In this way, and others, the book is a catalogue of dilemmas, both moral and practical. At the very heart of it all is the formulation put forward by the ANU’s Ross Garnaut around the time of the 2009 vote on the Carbon Pollution Reduction Scheme (CPRS), the danger that the party make the “best” the enemy of the good. The generally accepted consensus, put forward particularly by Labor, is that, through their naive ideological purity, the Greens voted down a perfectly good carbon pricing scheme, and inflicted the decade of inaction we’ve just seen on the country.
The book attempts to deflate that view somewhat, but it remains a hugely consequential decision. There were many factors that led to the ousting of Kevin Rudd and the initiation of the bizarre musical chairs routine prime minsters have engaged in since. But one of these factors was undoubtedly the Greens refusal — justified, according to some at this publication — to give Rudd a victory on the CPRS to take to the ill-fated Copenhagen Summit. It’s the most stinging example of the classic accusation leveled at the Greens: they’d rather feel righteous and achieve nothing than sully themselves with any compromise. Whether or not that’s true, the Rudd/Gillard/Rudd era wounded the relationship between the two left parties, possibly irreparably.
Manning’s work is a monumental effort — he’s interviewed more than 150 people from the party’s history. His general affection for his subject is at times fairly explicit, and sometimes to the book’s detriment. The phrase “not that they received any credit for it” is never far from a discussion of their achievements and the unequivocal assertion that Australia would be “richer and safer” if Green foreign policy had been followed seems an oversimplification.

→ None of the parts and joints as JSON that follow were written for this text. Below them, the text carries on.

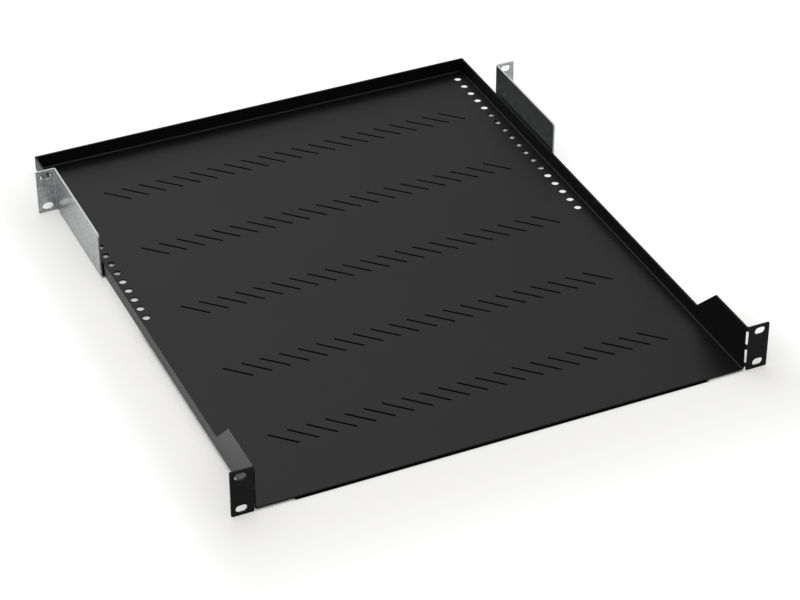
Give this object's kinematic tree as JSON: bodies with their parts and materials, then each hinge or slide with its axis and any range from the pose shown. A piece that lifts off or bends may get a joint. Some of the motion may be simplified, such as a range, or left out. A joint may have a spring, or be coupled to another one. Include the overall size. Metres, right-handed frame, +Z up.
{
  "type": "perforated rack shelf",
  "caption": "Shallow black steel rack tray with diagonal slits, folded mounting ears, low rims, and galvanised rear support brackets.",
  "frame": {"origin": "middle of the bounding box's base: halfway between the ears and the rear lip, at the level of the brackets' underside", "axes": "+X across the rack to the right seen from the front, +Y from the front ears to the rear lip, +Z up"},
  "size_m": [0.4826, 0.55, 0.0455],
  "materials": {
    "black_powder_coat": "satin black powder coat",
    "galvanised_steel": "dull zinc with a faint spangle"
  },
  "bodies": {
    "root": {"shelf_tray": "black_powder_coat", "left_rear_bracket": "galvanised_steel", "right_rear_bracket": "galvanised_steel"}
  },
  "joints": []
}
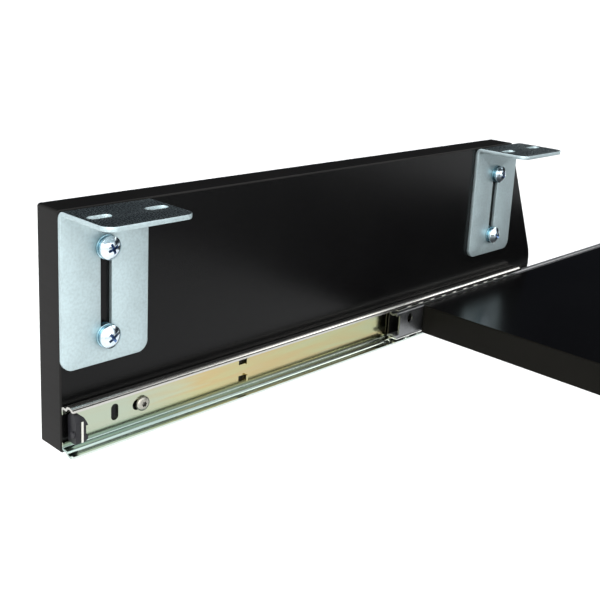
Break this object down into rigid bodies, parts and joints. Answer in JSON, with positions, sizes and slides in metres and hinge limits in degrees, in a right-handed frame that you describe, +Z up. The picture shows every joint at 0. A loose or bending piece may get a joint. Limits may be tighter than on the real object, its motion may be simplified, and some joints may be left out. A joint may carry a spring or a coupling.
{
  "type": "under-desk keyboard tray",
  "caption": "Sliding keyboard shelf on ball-bearing slides between two side boards that hang from slotted angle brackets under a desk.",
  "frame": {"origin": "in the plane of the desk's underside, midway between the side boards and midway between the front and rear brackets", "axes": "+Z up, the user sits at -Y and the tray pulls out towards -Y, +X is the user's right"},
  "size_m": [0.658, 0.631, 0.123],
  "materials": {
    "black_board": "black satin laminate on board",
    "black_edging": "black plastic edging",
    "zinc_bracket": "bright zinc plate",
    "zinc_fastener": "blue-white zinc plate",
    "insert_brass": "plain brass",
    "slide_steel": "pale passivated zinc on rolled steel",
    "wood_screw_steel": "nickel plate",
    "ball_steel": "polished",
    "cage_steel": "plain steel strip",
    "bumper_rubber": "moulded",
    "inner_steel": "zinc on rolled steel"
  },
  "bodies": {
    "frame": {"left_side_plate": "black_board", "left_plate_edging": "black_edging", "left_plate_inserts": "insert_brass", "left_rear_bracket": "zinc_bracket", "left_front_bracket": "zinc_bracket", "left_bracket_screws": "zinc_fastener", "left_spring_washers": "zinc_fastener", "left_flat_washers": "zinc_fastener", "left_outer_member": "slide_steel", "left_slide_bumper": "bumper_rubber", "left_slide_screws": "wood_screw_steel", "right_side_plate": "black_board", "right_plate_edging": "black_edging", "right_plate_inserts": "insert_brass", "right_rear_bracket": "zinc_bracket", "right_front_bracket": "zinc_bracket", "right_bracket_screws": "zinc_fastener", "right_spring_washers": "zinc_fastener", "right_flat_washers": "zinc_fastener", "right_outer_member": "slide_steel", "right_slide_bumper": "bumper_rubber", "right_slide_screws": "wood_screw_steel"},
    "tray": {"tray_shelf": "black_board", "tray_edging": "black_edging", "left_inner_member": "inner_steel", "left_tray_screws": "wood_screw_steel", "right_inner_member": "inner_steel", "right_tray_screws": "wood_screw_steel"},
    "left_cage": {"left_ball_cage": "cage_steel", "left_balls": "ball_steel"},
    "right_cage": {"right_ball_cage": "cage_steel", "right_balls": "ball_steel"}
  },
  "joints": [
    {"name": "tray_slide", "type": "slide", "parent": "frame", "child": "tray", "axis": [0, -1, 0], "range_m": [-0.235, 0]},
    {"name": "left_cage_slide", "type": "slide", "parent": "frame", "child": "left_cage", "axis": [0, -1, 0], "range_m": [-0.1175, 0]},
    {"name": "right_cage_slide", "type": "slide", "parent": "frame", "child": "right_cage", "axis": [0, -1, 0], "range_m": [-0.1175, 0]}
  ],
  "couplings": [
    {"joint": "left_cage_slide", "follows": "tray_slide", "ratio": 0.5},
    {"joint": "right_cage_slide", "follows": "tray_slide", "ratio": 0.5}
  ]
}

Still, this largely doesn’t disfigure Manning’s straightforward, factual approach. Over nearly 500 pages, Inside the Greens stays readable and on the right side of forbidding. And by exploring the tensions of the party beyond the environment — it goes into great detail about the Greens’ response to issues of defence, industrial relations and emerging technological challenges, among other areas — Inside the Greens manages to be not just a fine resource on a single party, but of the times that produced them.